» **WORK REQUIRED**: In the listing that follows, count every line with the word "type" in it and write only the total.

» **RECORDED INFORMATION**:
┌──

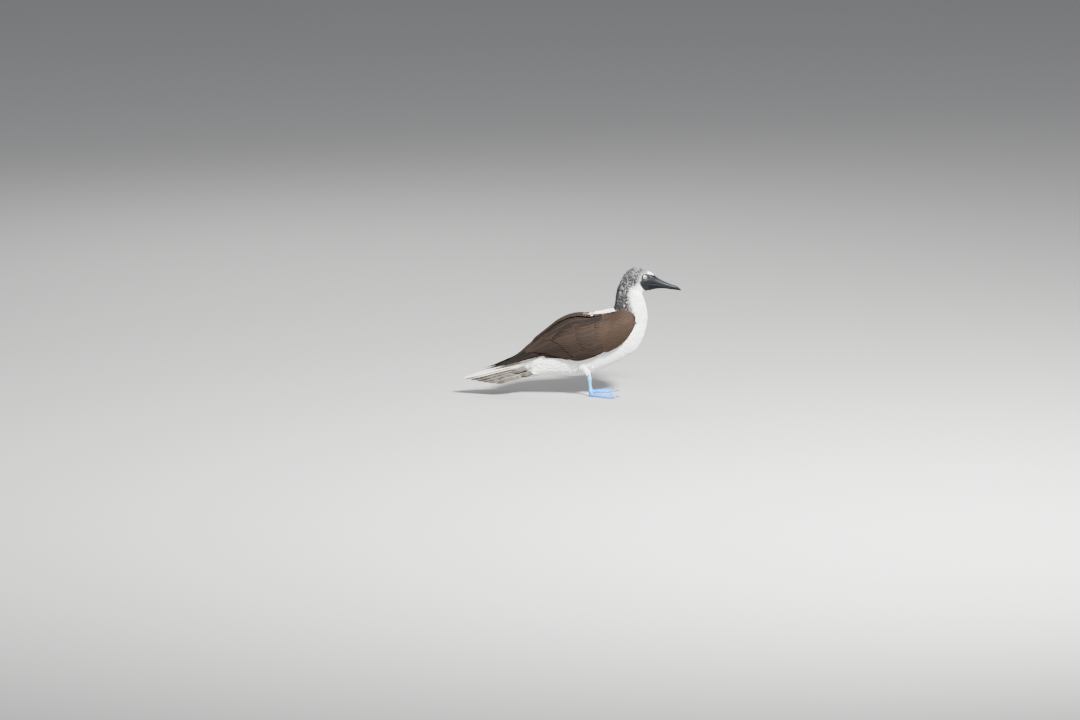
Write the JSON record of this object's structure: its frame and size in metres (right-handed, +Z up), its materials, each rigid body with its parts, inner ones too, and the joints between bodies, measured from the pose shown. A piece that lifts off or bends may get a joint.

└──
┌──

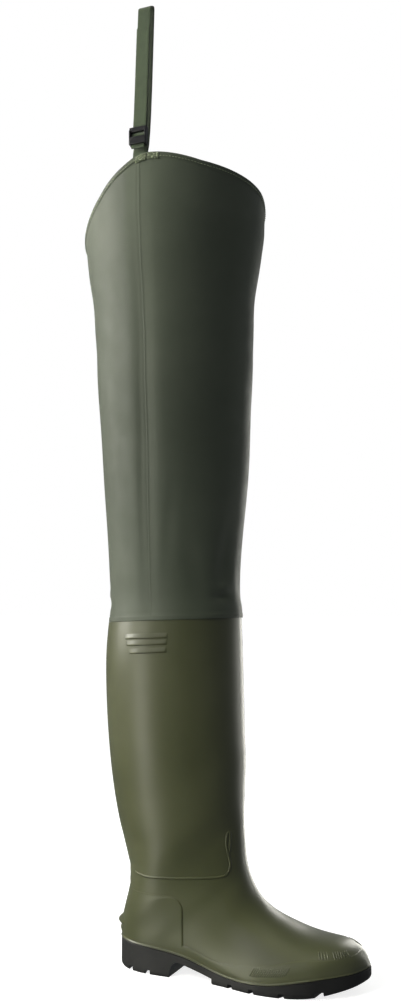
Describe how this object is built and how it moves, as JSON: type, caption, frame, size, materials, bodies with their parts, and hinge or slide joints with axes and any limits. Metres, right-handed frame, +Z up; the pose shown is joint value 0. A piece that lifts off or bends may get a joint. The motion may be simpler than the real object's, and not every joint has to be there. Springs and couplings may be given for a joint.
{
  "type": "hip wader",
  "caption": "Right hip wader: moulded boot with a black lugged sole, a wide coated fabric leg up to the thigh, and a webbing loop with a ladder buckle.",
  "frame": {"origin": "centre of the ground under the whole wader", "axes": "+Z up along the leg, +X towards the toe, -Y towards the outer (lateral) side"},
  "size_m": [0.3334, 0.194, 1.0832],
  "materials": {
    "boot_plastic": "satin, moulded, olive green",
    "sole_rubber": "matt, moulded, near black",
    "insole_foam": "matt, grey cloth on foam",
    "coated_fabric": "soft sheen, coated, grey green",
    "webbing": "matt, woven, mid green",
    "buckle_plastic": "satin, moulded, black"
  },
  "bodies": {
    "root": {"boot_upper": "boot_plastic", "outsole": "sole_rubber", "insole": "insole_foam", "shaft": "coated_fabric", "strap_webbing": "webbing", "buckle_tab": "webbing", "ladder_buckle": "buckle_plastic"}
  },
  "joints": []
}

└──
┌──

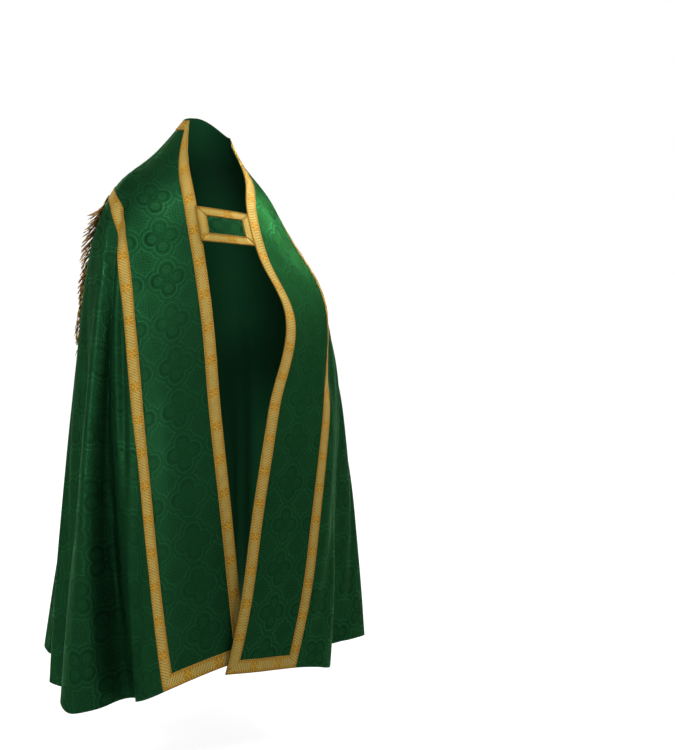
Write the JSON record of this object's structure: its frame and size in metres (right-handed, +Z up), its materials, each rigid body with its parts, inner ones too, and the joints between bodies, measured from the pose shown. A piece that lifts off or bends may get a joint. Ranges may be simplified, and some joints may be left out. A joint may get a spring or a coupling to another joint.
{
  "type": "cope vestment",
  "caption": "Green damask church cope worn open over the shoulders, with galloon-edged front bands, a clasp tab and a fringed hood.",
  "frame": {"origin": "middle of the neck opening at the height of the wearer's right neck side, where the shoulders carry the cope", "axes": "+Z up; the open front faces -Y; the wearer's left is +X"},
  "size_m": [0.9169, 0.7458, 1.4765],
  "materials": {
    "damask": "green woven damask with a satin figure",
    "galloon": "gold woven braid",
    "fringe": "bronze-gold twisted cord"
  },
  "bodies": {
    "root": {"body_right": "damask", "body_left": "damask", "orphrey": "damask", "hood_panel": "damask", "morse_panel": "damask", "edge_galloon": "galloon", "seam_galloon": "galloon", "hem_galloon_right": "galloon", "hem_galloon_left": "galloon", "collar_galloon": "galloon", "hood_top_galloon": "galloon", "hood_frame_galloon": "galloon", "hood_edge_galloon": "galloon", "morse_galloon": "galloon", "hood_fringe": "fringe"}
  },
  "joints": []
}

└──

» **EXERCISE SOLUTION**: 3